To address these challenges, we developed a single, integrated knowledge management and analysis platform, Genedata Selector™ (Figure 1A). The enterprise platform integrates public and proprietary genome and "omics" data from different sources and is highly scalable, being able to handle hundreds of genomes and related information. Additionally, all publicly available CHO cell lines and the Chinese hamster genome with refined gene models, improved functional annotation, transcription factor binding site and pathway information are integrated in this one platform.

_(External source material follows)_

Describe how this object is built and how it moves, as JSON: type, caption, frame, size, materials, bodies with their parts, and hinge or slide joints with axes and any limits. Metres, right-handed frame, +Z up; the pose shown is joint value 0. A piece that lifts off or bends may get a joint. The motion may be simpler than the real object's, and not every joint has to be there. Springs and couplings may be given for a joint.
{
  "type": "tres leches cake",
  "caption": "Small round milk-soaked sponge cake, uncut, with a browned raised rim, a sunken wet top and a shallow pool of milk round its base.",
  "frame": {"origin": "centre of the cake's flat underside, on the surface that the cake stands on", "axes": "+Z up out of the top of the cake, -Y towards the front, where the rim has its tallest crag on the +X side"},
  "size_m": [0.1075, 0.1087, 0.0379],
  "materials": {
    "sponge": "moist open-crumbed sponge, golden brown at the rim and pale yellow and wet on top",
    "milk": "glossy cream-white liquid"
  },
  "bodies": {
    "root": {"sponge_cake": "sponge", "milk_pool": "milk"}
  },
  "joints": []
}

Due to this open, integrated and versatile platform for all NGS and omics technologies, many applications are supported. This supports streamlining of R&D processes and makes valuable information (such as genomes, cell lines and related experimental data) readily accessible to different teams, thereby avoiding duplication of research efforts (Figure 1B). To guarantee that the information in the system is always up to date, numerous different databases can be automatically scanned, and the information updated in the system.
Standardized workflows in the system enable, e.g. the processing and analysis of RNASeq data, to gene prediction and gene model refinement, and generation of fully annotated genomes from raw resequencing data. Users have access to the best gene models for proprietary cell lines, building the foundation for successful genome-based R&D. Differences between cell lines on the genome, protein, pathway level, etc. can be elucidated easily through interactive analysis tools, enabling the understanding of the underlying biology through a single, integrated view.

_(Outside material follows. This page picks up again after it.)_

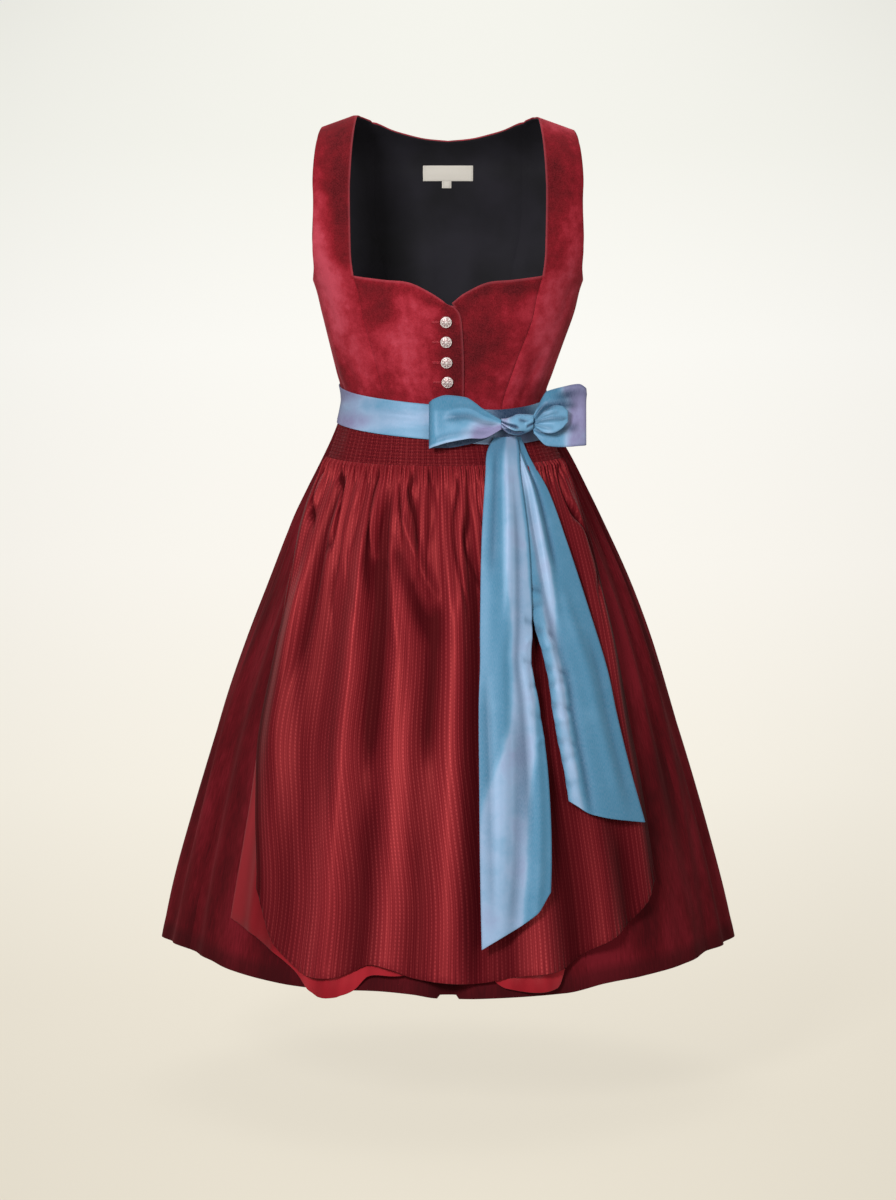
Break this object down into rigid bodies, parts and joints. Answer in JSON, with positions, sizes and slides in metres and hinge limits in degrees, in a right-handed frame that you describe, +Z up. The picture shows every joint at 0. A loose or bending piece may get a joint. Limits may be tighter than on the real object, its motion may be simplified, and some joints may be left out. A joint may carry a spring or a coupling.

For cell line engineering, sophisticated signaling pathway analysis tools were integrated in the platform to enable efficient prioritization of engineering targets for improving protein production (e.g. focusing on apoptosis or stress control, protein secretion, glycosylation or genome stability). When targets have been identified, the next step is to define the gene editing strategy. Genedata Selector supports all gene editing technologies. For instance, CRISPR/Cas9 target sequences can be calculated in any genome (de novo or resequencing data), and target gene sequences and uniqueness of editing sites can be interactively analyzed. Errors during target sequence design are reduced and the success rate of gene/genome editing projects can be increased significantly.

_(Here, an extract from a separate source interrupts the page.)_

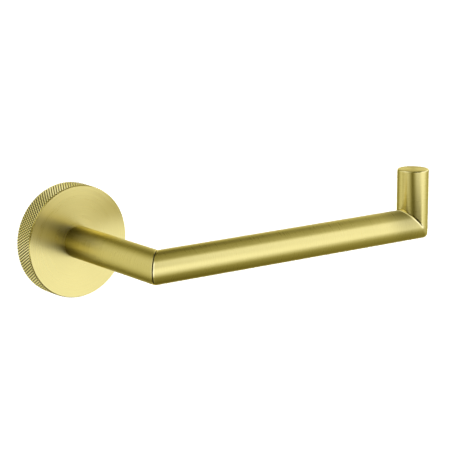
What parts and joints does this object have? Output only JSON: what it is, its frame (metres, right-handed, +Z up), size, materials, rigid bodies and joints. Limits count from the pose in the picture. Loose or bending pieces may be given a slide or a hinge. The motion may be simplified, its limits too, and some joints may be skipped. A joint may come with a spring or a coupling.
{
  "type": "toilet paper holder",
  "caption": "Wall-mounted toilet paper holder: a round flange with a diamond-knurled rim, a straight post, an open arm of the same brushed gold tube and a short upturned tip.",
  "frame": {"origin": "centre of the flange's rear face, on the wall", "axes": "+Z up, +Y into the wall, so the post stands out along -Y; the arm runs along +X and the tip points along +Z"},
  "size_m": [0.194, 0.086, 0.0564],
  "materials": {
    "brushed_gold": "satin brushed pale gold",
    "plain_brass": "machined, unplated",
    "bracket_steel": "zinc plated, satin",
    "fastener_steel": "stainless, machined"
  },
  "bodies": {
    "holder": {"wall_bracket": "bracket_steel", "cover_flange": "brushed_gold", "flat_washer": "fastener_steel", "spring_washer": "fastener_steel", "tie_bolt": "fastener_steel", "post_plug": "plain_brass", "post_tube": "brushed_gold", "corner_elbow": "plain_brass", "arm_tube": "brushed_gold", "tip_tube": "brushed_gold", "tip_cap": "brushed_gold"},
    "set_screw": {"set_screw": "fastener_steel"}
  },
  "joints": [
    {"name": "set_screw_travel", "type": "slide", "parent": "holder", "child": "set_screw", "axis": [0, 0, -1], "range_m": [0, 0.002]}
  ]
}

Another high-value application, which is now possible with new NGS technologies, is the accurate determination of integration sites and the integrity of inserts in clones. Here, we have applied the platform to localize insertions in proprietary gene models through automated bioinformatics pipelines for processing and analysis of sequencing data. This avoids costly propagation of clones with wrong/disrupted inserts.
Rational optimization of cell lines, media and process parameters is another issue which we have addressed. Integrated genomics/omics data analysis on pathways are provided in the platform, enabling users to identify novel relationships in experimental data and to understand molecular differences between cell lines, cultivation conditions and time points. In particular, the integrated view provided through the platform allows the rapid interpretation of complex datasets. This provides strong support for rational optimization of media and feeds by facilitating discovery of limitation or accumulation of metabolites and other key factors which have to be optimized to avoid costly trial and error.
All these applications are supported by an integrated rich statistical toolbox allowing the easy identification of biological functions and pathways which show significant differences between cell lines/clones/process conditions.